Acquiring a lock is an ACQUIRE operation; the "vma->anon_vma =
anon_vma" can't move up before the ACQUIRE operations, but something
like "anon_vma->num_children = 0" can be reordered down below the
ACQUIRE.

So the sequence

anon_vma->num_children = 0
spin_lock(&mm->page_table_lock)
vma->anon_vma = anon_vma

can be reordered into:

spin_lock(&mm->page_table_lock)
vma->anon_vma = anon_vma
anon_vma->num_children = 0

See https://www.kernel.org/doc/Documentation/memory-barriers.txt , which says:
<<<
 (1) ACQUIRE operation implication:

     Memory operations issued after the ACQUIRE will be completed after the
     ACQUIRE operation has completed.

     Memory operations issued before the ACQUIRE may be completed after
     the ACQUIRE operation has completed.
>>>

> > >
> > > As far as the page fault is concerned it only really cares about whether it
> > > exists or not, not whether it's initialised.
> >
> > Hmm, yeah, I'm not sure if anything in the page fault path actually
> > directly accesses the anon_vma. The page fault path does eventually
> > re-publish the anon_vma pointer with `WRITE_ONCE(folio->mapping,
> > (struct address_space *) anon_vma)` in __folio_set_anon() though,
> > which could then potentially allow a third thread to walk through
> > folio->mapping and observe the uninitialized anon_vma...
>
> But how would it be unintialised at that point?
>
> See above.
>
> >
> > Looking at the situation on latest stable (v6.18.5), two racing faults
> > on _adjacent_ anonymous VMAs could also end up with one thread writing
> > ->anon_vma while the other thread executes reusable_anon_vma(),
>
>         if (anon_vma_compatible(a, b)) {
>                 struct anon_vma *anon_vma = READ_ONCE(old->anon_vma);
>
>                 if (anon_vma && list_is_singular(&old->anon_vma_chain))
>                         return anon_vma;
>         }
>
> Hmm... again I don't see how we're finding a mergeable anon_vma in the
> adjacent VMA which is somehow uninitialised?
>
> > loading the pointer to that anon_vma and accessing its
> > ->anon_vma_chain.
>
> The VMA's anon_vma_chain you mean? anon_vma doesn't have that field.

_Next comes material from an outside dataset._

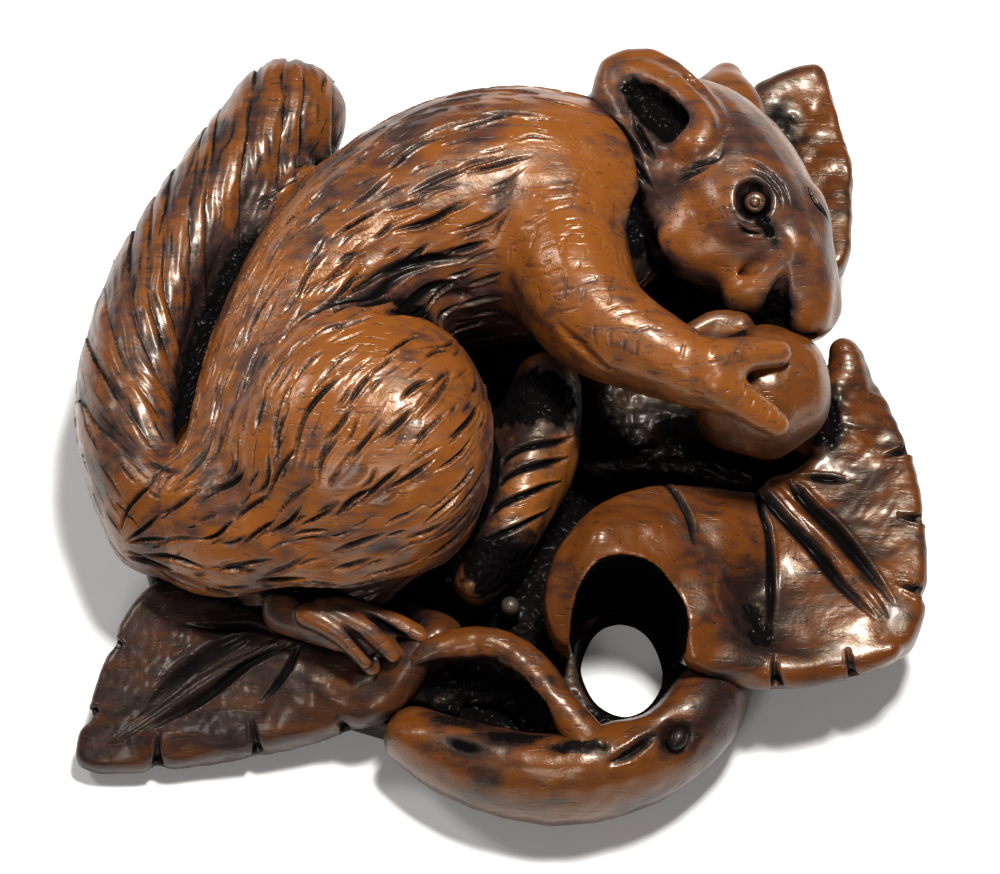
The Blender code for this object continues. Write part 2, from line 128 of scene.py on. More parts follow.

Ah, oops, I misread that code; so I guess the first potentially
uninitialized read would occur when __anon_vma_prepare() passes the
reused anon_vma to anon_vma_lock_write().

> Is it again based on the assumption that on some architectures we might see
> a write of an allocated-but-not-initialised anon_vma?
>
> But I also don't see how this is harmful anyway as anything that touches
> anon_vma state meaningfully has to take the rmap lock anyway.

I think the rmap lock itself could theoretically be uninitialized, too.